22. I must now close with the lessons to be learned from this. It gave me great consolation when studying this text to notice that Christ had condemned sin in the flesh, for the flesh is sin’s stronghold; it is sin’s quadrilateral, (a) out of which it can scarcely be driven. Our Lord has condemned it in the flesh; then, blessed be God, our very flesh shall one day be rid of this condemned, executed thing, and my very bones shall rejoice, see Jesus in the day of the resurrection, and sing because sin has no more dominion over it. Christian, this is the lesson I long for you to learn. First. Hate sin in every form. Christ condemns it, do not approve it; Christ executes it, do not harbour it; it killed the Saviour, kill it. Hate sin! Have a good heart concerning its destruction. Do not think that sin is mightier than you are when Christ is with you.

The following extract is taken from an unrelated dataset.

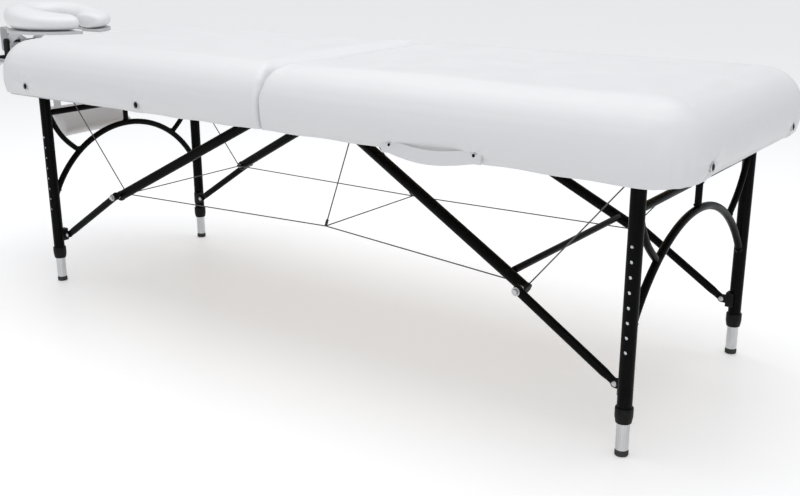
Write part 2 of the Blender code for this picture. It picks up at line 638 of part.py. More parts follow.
body("foot_panel", (0, 0, HINGE_Z))
body("head_panel", (0, 0, HINGE_Z), "foot_panel")
for which in ENDS:
    panel(which)
    leg_frame(which)
    struts(which)
carry_handle()
centre_hinge()
crossbar()
cable_truss()
face_cradle()
arm_rest()
print("knee", round(KNEE_X, 5), round(KNEE_Z, 5), "nodes",
      sum(o.type == "MESH" for o in bpy.data.objects))
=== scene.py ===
# %% [markdown]
# # A folding massage table
#
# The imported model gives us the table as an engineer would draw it: every tube, plate and joint in its real
# place. This notebook gives it its looks. Each step says what a piece is on the real table, how it could be
# made in Blender, and why it is made the way it is here.
#
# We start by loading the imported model. Everything after this is measured from it, so nothing has to be
# fitted by eye.

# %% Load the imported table
import json
import math

import bmesh
import bpy
import numpy as np
from mathutils import Euler, Matrix, Vector


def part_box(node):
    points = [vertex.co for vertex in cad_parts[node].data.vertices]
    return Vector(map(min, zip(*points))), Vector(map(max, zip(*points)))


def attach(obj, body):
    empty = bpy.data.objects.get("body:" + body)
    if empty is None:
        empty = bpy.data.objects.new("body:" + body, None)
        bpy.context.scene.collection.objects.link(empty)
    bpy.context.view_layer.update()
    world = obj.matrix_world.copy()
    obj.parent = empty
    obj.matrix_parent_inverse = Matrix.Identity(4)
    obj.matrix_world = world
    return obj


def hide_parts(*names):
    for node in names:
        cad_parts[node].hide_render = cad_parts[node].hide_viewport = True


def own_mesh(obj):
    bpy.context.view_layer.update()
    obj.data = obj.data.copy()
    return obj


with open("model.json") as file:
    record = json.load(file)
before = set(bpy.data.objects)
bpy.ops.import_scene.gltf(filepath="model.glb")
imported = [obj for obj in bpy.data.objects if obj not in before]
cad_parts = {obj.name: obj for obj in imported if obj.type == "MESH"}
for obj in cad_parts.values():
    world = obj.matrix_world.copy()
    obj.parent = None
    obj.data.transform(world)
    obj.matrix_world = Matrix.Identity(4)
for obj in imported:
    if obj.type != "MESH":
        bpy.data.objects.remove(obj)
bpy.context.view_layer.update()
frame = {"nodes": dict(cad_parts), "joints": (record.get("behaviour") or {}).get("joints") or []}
joints = {joint["name"]: joint for joint in frame["joints"]}
ENDS = {"foot": 1, "head": -1}
SIDES = {"near": -1, "far": 1}


def centre(node):
    """The middle of a node's box."""
    low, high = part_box(node)
    return np.array((low + high) / 2)


HINGE_X = centre("hinge_pin")[0]

# %% [markdown]
# ## Surfaces from arrays
#
# Nearly every part of the table is a round tube, a turned collar or a soft pad. All of them can be written
# as a grid of points: rows along the piece, columns around it. We fill the grid with numpy in one go, and a
# single helper turns any grid into a mesh. That is quicker than adding vertices one at a time, and the
# formula of each shape stays in one place.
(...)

Rise up against your sins and kill them. Do not tamely yield to your besetting sin. Let this resolution today be strong, so that the victory shall be yours in every part of the battle, and that no sin shall remain in dominion over you. Today record your thanksgiving to him who fought the battle for you and won it. He has condemned sin on your behalf, and killed it too. Ascribe to him glory and honour, and today let your song go up to the place where he dwells.

23. And to you, sinner, this lesson: See how sin is punished. If it is punished in Christ it will surely be avenged in you; if Jehovah did not spare his own Son, he will never spare his enemy. Take heed, sinner, of your sin. It will be your everlasting ruin if you are not rid of it. See how you can be delivered. Even you, flesh as you are, and the slave of flesh, Christ can save you from your sin. Trust your soul with him! Come as you are, all sinful and defiled, and cast yourself at the foot of his cross by a simple act of trust. He will cast out your sin, for he has condemned it in the flesh. Oh may he condemn it in your flesh, condemn it in you now, and save you from it by destroying it and saving you! May God grant it may be so with us, and to him be the glory. Amen.

[Portion Of Scripture Read Before Sermon—Romans 8]


(a) Quadrilateral: The space lying between, and defended by, four fortresses. OED.